AROUND 150 people attended the funeral last week of artist, Friends of the Dymock Poets stalwart and countryside defender, the remarkable Barbara Davis.

Always keeping a keen, even a fierce eye on rural planning issues, from the encroachment of polytunnels through to the identification, preservation and mapping of paths known and used by her beloved Dymock Poets, her cottage home at Ryton was the garden location for The Garland Hut.

This served as both an information hub and shelter for visitors, particularly those interested in the area’s impressive literary history.

A good friend, Chris Bligh said: “We had something special in Barbara; fifty years of dogged artistic reportage and research.

“The sum of her half century years living at Ryton was more than daffodils, a remembered poet and singing in the choir.”

She was a strong believer in the community and the value of rural heritage, and she was the implacable opponent of anything which seemed to threaten the local landscape and scene.

Her character, however, was genial and welcoming.

Mrs Davis would often serve free tea and cakes to visitors while giving accounts of Dymock Poets, such as Edward Thomas and Robert Frost, as if they were still living and writing nearby; and her boundless enthusiasm was infectious.

The Reporter understands that Mrs Davis, who was 81, had been ill for the past year, but that her enthusiasm remained undiminished until the end.

Often providing illustrations of local scenes for Dymock’s Windcross Magazine, Mrs Davis was trained in art at the Liverpool College of Art, where John Lennon was a fellow student.

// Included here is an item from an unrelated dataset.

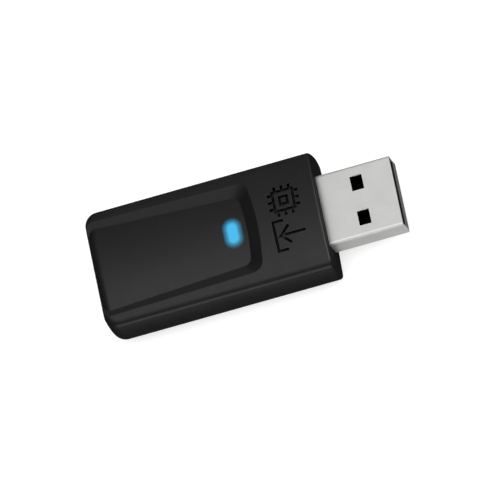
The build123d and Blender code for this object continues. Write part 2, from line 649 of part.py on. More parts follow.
# The lit part: a small case with a clear dome under the light pipe.
with BuildPart() as indicator_led:
    with BuildSketch(Plane.XY.offset(BOARD_TOP_Z)):
        with Locations(LED_PLACE):
            Rectangle(LED_SIZE[0], LED_SIZE[1])
    extrude(amount=LED_SIZE[2])
    with BuildSketch(Plane.XY.offset(BOARD_TOP_Z + LED_SIZE[2])):
        with Locations(LED_PLACE):
            Rectangle(LED_DOME[0], LED_DOME[1])
    extrude(amount=LED_DOME[2])
indicator_led.part.label = "indicator_led"
export_step(indicator_led.part, "parts/indicator_led.step")

with BuildPart() as microcontroller:
    add(moulded_body(MCU_PLACE, MCU_SIZE))
microcontroller.part.label = "microcontroller"
export_step(microcontroller.part, "parts/microcontroller.step")

with BuildPart() as microcontroller_leads:
    for outward in ((1, 0), (0, 1), (-1, 0), (0, -1)):
        offsets = row(MCU_LEADS_PER_SIDE, MCU_LEAD_PITCH)
        add(gull_leads(MCU_PLACE, MCU_SIZE[0] / 2, outward, offsets, LEAD_REACH, MCU_SIZE[2] / 2))
microcontroller_leads.part.label = "microcontroller_leads"
export_step(microcontroller_leads.part, "parts/microcontroller_leads.step")

with BuildPart() as flash_memory:
    add(moulded_body(FLASH_PLACE, FLASH_SIZE))
flash_memory.part.label = "flash_memory"
export_step(flash_memory.part, "parts/flash_memory.step")

with BuildPart() as flash_memory_leads:
    for outward in ((0, 1), (0, -1)):
        offsets = row(FLASH_LEADS_PER_SIDE, FLASH_LEAD_PITCH)
        add(gull_leads(FLASH_PLACE, FLASH_SIZE[1] / 2, outward, offsets, LEAD_REACH, FLASH_SIZE[2] / 2))
flash_memory_leads.part.label = "flash_memory_leads"
export_step(flash_memory_leads.part, "parts/flash_memory_leads.step")

with BuildPart() as voltage_regulator:
    add(moulded_body(REGULATOR_PLACE, REGULATOR_SIZE))
voltage_regulator.part.label = "voltage_regulator"
export_step(voltage_regulator.part, "parts/voltage_regulator.step")

with BuildPart() as regulator_leads:
    for outward, offsets in (((0, 1), row(3, SMALL_LEAD_PITCH)), ((0, -1), row(2, 2 * SMALL_LEAD_PITCH))):
        height = REGULATOR_SIZE[2] / 2
        add(gull_leads(REGULATOR_PLACE, REGULATOR_SIZE[1] / 2, outward, offsets, LEAD_SHORT_REACH, height))
regulator_leads.part.label = "regulator_leads"
export_step(regulator_leads.part, "parts/regulator_leads.step")

with BuildPart() as esd_protector:
    add(moulded_body(ESD_PLACE, ESD_SIZE))
esd_protector.part.label = "esd_protector"
export_step(esd_protector.part, "parts/esd_protector.step")

with BuildPart() as esd_leads:
    for outward in ((1, 0), (-1, 0)):
        offsets = row(3, SMALL_LEAD_PITCH)
        add(gull_leads(ESD_PLACE, ESD_SIZE[0] / 2, outward, offsets, LEAD_SHORT_REACH, ESD_SIZE[2] / 2))
esd_leads.part.label = "esd_leads"
export_step(esd_leads.part, "parts/esd_leads.step")

# The crystal's can.
with BuildPart() as crystal:
    with BuildSketch(Plane.XY.offset(BOARD_TOP_Z)):
        with Locations(CRYSTAL_PLACE):
            Rectangle(CRYSTAL_SIZE[0], CRYSTAL_SIZE[1])
    extrude(amount=CRYSTAL_SIZE[2])
    fillet(crystal.edges().filter_by(Axis.Z), CRYSTAL_EDGE_R)
    fillet(crystal.faces().sort_by(Axis.Z)[-1].edges(), CRYSTAL_EDGE_R / 2)
crystal.part.label = "crystal"
export_step(crystal.part, "parts/crystal.step")

with BuildPart() as ceramic_antenna:
    add(chip_core(ANTENNA_PLACE, ANTENNA_SIZE))
ceramic_antenna.part.label = "ceramic_antenna"
export_step(ceramic_antenna.part, "parts/ceramic_antenna.step")

with BuildPart() as fuse:
    add(chip_core(FUSE_PLACE, FUSE_SIZE))
fuse.part.label = "fuse"
export_step(fuse.part, "parts/fuse.step")

with BuildPart() as bulk_capacitor:
    add(chip_core(BULK_PLACE, BULK_SIZE))
bulk_capacitor.part.label = "bulk_capacitor"
export_step(bulk_capacitor.part, "parts/bulk_capacitor.step")

with BuildPart() as capacitors:
    for place in CAPACITOR_PLACES:
        add(chip_core(place, CAPACITOR_SIZE))
capacitors.part.label = "capacitors"
export_step(capacitors.part, "parts/capacitors.step")

with BuildPart() as resistors:
    for place in (*RESISTOR_PLACES, LED_RESISTOR_PLACE):
        add(chip_core(place, RESISTOR_SIZE))
resistors.part.label = "resistors"
export_step(resistors.part, "parts/resistors.step")

# The metal ends of every two-terminal chip.
with BuildPart() as chip_end_caps:
    add(chip_caps(ANTENNA_PLACE, ANTENNA_SIZE))
    add(chip_caps(FUSE_PLACE, FUSE_SIZE))
    add(chip_caps(BULK_PLACE, BULK_SIZE))
    for place in CAPACITOR_PLACES:
        add(chip_caps(place, CAPACITOR_SIZE))
    for place in (*RESISTOR_PLACES, LED_RESISTOR_PLACE):
        add(chip_caps(place, RESISTOR_SIZE))
chip_end_caps.part.label = "chip_end_caps"
export_step(chip_end_caps.part, "parts/chip_end_caps.step")

# Gold pads for a factory probe, in a row beside the microcontroller.
with BuildPart() as programming_pads:
    with BuildSketch(Plane.XY.offset(BOARD_TOP_Z)):
        with Locations(TEST_PAD_MIDDLE):
            with GridLocations(TEST_PAD_PITCH, 0, TEST_PAD_COUNT, 1):
                Circle(TEST_PAD_R)
    extrude(amount=TEST_PAD_THICKNESS)
programming_pads.part.label = "programming_pads"
export_step(programming_pads.part, "parts/programming_pads.step")
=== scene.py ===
import json
import math

import bmesh
import bpy
from mathutils import Matrix, Vector


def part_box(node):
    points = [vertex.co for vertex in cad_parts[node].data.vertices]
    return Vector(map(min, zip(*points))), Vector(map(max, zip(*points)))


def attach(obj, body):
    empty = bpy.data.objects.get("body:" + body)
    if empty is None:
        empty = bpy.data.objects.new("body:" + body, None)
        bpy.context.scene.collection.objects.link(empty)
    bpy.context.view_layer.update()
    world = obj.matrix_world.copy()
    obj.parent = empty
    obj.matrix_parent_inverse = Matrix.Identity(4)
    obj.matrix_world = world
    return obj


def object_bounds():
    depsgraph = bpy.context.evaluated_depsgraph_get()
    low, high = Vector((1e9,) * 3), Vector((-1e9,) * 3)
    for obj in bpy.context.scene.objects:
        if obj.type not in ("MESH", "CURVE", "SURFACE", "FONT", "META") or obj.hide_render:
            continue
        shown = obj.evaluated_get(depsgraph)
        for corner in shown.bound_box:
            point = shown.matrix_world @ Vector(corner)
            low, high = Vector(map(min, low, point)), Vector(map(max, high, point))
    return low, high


# The looks of a stick programmer with a type A USB plug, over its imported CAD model. Lengths are metres.

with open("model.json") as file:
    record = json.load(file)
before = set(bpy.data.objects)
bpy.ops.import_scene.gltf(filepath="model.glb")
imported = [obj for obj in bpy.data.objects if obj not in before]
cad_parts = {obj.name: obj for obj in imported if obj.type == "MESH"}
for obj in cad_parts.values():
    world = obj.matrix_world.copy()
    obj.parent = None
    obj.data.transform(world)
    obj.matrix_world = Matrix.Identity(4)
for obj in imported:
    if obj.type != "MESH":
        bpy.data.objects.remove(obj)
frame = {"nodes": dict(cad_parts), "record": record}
cad_low, cad_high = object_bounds()

MM = 0.001

# ---- Camera: a long lens that looks down at the stick, with the plug towards the upper right ----
CAMERA_AZIMUTH = 27.4
CAMERA_ELEVATION = 67.3
CAMERA_ROLL = -41.3
CAMERA_LENS = 1000.0
CAMERA_SENSOR = 36.0
CAMERA_CLIP = (0.1, 10.0)
VIEW_WIDTH = 76.9 * MM
AIM_OFFSET = Vector((-1.56, -0.19, 0.35)) * MM  # from the middle of the object's box to the aim

# ---- Studio ----
FLOOR_RADIUS = 3.0
FLOOR_SEGMENTS = 64
FLOOR_GAP = 0.01 * MM
SKY_WHITE = (0.93, 0.93, 0.93, 1)
SKY_DIM = (0.045, 0.045, 0.045, 1)
SKY_DARK = (0.014, 0.014, 0.014, 1)
SKY_HORIZON = 0.15  # how far above and below level the dim room fades into its dark floor

# Each soft light: azimuth and elevation in degrees, distance, width, height and radiance.
SOFTBOXES = {
    "overhead": (0, 88, 1.0, 0.62, 0.52, 2.0),
    "ceiling": (0, 89, 1.2, 1.7, 1.7, 0.46),
    "near_card": (0, 57, 1.2, 0.8, 0.3, 1.3),
    "near_strip": (0, -14, 1.2, 1.4, 0.7, 1.9),
    "plug_strip": (100, 30, 1.2, 0.45, 0.8, 3.0),
    "far_strip": (180, 16, 1.2, 0.9, 0.4, 0.5),
    "plug_under": (0, -90, 1.0, 1.6, 1.6, 0.34),
    "front_edge": (98, 38, 1.2, 0.45, 0.5, 7.5),
}
# The lights that reach only some nodes, as if black flags kept them off the rest.
FLAGGED = {"plug_under": ("plug_shell", "plug_insulator"), "front_edge": ("top_shell", "bottom_shell")}

# ---- Traces on the circuit board ----
TRACE_WIDTH = 0.22 * MM
FINE_TRACE_WIDTH = 0.15 * MM
POWER_TRACE_WIDTH = 0.5 * MM
TRACE_RISE = 0.035 * MM
MITRE_LIMIT = 0.35  # keeps a sharp corner of a strip from growing a spike
TOE_SHARE = 0.3  # of a lead's length, from its middle out to where a trace meets it
CORNER_SLACK = 2.9 * MM  # how much further along its side than out from the middle a lead may stand
BUS_PITCH = 0.28 * MM
BUS_TURN = 0.5 * MM
BUS_SETBACK = 0.2 * MM  # from the leads to the first upright lane
BUS_DROP = 0.95 * MM  # from the memory's lower leads to the lowest lane
PAD_LANE_RISE = 0.7 * MM  # from the leads up to the first lane of the pad lines
PAD_LANE_TURN = 0.2 * MM
PAIR_SETBACK = 0.7 * MM  # from the guard's leads back to the data pair's last stretch
PAIR_SPREAD = 2.0 * MM  # from the middle of the board to each of the pair there
ANTENNA_FEED = 2.4 * MM  # from the antenna's ends to about where the chips beside it are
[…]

She once explained that she found the future Beatle slightly un-nerving, because of his tendency to stare: that is until she realised he was incredibly short-sighted but too vain, as a young man, to wear his spectacles.

Mrs Davis died at her home on November 27, and her well-attended funeral took place at St Mary’s Church in Dymock, on December 6, officiated over by the Revds Andrew Perry and Richard Franklin. She leaves behind a son, Hamish.